-- The input --
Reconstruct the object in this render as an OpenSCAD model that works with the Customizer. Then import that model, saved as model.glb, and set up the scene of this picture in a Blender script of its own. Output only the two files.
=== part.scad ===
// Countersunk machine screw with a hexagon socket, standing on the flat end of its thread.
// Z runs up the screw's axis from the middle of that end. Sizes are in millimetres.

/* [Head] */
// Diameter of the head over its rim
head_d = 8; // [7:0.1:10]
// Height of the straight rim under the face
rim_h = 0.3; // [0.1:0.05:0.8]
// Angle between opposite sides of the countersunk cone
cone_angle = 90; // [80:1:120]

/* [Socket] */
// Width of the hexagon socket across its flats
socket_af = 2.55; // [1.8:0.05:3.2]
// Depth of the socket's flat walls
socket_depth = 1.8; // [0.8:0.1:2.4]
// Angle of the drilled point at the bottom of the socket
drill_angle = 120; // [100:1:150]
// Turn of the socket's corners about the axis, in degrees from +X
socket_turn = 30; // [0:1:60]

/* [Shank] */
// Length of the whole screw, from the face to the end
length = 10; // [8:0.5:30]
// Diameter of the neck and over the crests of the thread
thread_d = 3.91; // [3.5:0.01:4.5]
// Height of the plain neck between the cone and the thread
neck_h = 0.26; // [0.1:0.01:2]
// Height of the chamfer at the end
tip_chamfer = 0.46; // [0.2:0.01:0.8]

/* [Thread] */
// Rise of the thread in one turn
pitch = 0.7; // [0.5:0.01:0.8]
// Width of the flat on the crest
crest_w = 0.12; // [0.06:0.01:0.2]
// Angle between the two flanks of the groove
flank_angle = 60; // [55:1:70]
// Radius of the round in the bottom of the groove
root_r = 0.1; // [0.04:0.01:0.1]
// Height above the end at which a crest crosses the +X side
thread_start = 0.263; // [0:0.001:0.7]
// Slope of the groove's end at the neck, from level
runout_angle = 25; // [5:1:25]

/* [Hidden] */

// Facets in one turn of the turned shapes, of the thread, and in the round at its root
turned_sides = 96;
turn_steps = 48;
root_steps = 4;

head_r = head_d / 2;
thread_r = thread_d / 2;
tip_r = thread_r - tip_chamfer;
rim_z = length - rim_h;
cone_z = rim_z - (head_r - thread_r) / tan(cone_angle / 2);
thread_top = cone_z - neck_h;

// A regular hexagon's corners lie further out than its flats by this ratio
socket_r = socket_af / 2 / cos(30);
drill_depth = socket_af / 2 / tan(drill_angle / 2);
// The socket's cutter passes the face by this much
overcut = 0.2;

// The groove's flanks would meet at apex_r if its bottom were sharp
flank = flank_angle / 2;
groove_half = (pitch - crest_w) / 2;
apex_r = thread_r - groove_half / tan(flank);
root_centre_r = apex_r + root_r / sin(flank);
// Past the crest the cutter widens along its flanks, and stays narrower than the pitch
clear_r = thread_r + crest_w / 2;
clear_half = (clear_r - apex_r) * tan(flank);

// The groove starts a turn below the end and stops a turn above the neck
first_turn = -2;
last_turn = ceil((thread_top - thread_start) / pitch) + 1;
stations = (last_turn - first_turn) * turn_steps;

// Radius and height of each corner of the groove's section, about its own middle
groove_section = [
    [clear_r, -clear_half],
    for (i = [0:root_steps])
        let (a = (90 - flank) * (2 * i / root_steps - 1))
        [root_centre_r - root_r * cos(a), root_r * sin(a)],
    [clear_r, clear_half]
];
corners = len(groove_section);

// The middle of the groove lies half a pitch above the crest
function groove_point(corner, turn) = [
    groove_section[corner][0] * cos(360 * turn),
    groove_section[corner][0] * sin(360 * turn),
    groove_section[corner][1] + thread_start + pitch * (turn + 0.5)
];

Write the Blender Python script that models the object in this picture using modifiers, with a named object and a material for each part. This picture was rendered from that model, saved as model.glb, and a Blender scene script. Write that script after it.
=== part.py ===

-- Work to do --
Set down verbatim only the lines between the start of the data above and the line with "tip_chamfer = 0.46; // [0.2:0.01:0.8]", both boundaries included.

-- Worked solution --
Reconstruct the object in this render as an OpenSCAD model that works with the Customizer. Then import that model, saved as model.glb, and set up the scene of this picture in a Blender script of its own. Output only the two files.
=== part.scad ===
// Countersunk machine screw with a hexagon socket, standing on the flat end of its thread.
// Z runs up the screw's axis from the middle of that end. Sizes are in millimetres.

/* [Head] */
// Diameter of the head over its rim
head_d = 8; // [7:0.1:10]
// Height of the straight rim under the face
rim_h = 0.3; // [0.1:0.05:0.8]
// Angle between opposite sides of the countersunk cone
cone_angle = 90; // [80:1:120]

/* [Socket] */
// Width of the hexagon socket across its flats
socket_af = 2.55; // [1.8:0.05:3.2]
// Depth of the socket's flat walls
socket_depth = 1.8; // [0.8:0.1:2.4]
// Angle of the drilled point at the bottom of the socket
drill_angle = 120; // [100:1:150]
// Turn of the socket's corners about the axis, in degrees from +X
socket_turn = 30; // [0:1:60]

/* [Shank] */
// Length of the whole screw, from the face to the end
length = 10; // [8:0.5:30]
// Diameter of the neck and over the crests of the thread
thread_d = 3.91; // [3.5:0.01:4.5]
// Height of the plain neck between the cone and the thread
neck_h = 0.26; // [0.1:0.01:2]
// Height of the chamfer at the end
tip_chamfer = 0.46; // [0.2:0.01:0.8]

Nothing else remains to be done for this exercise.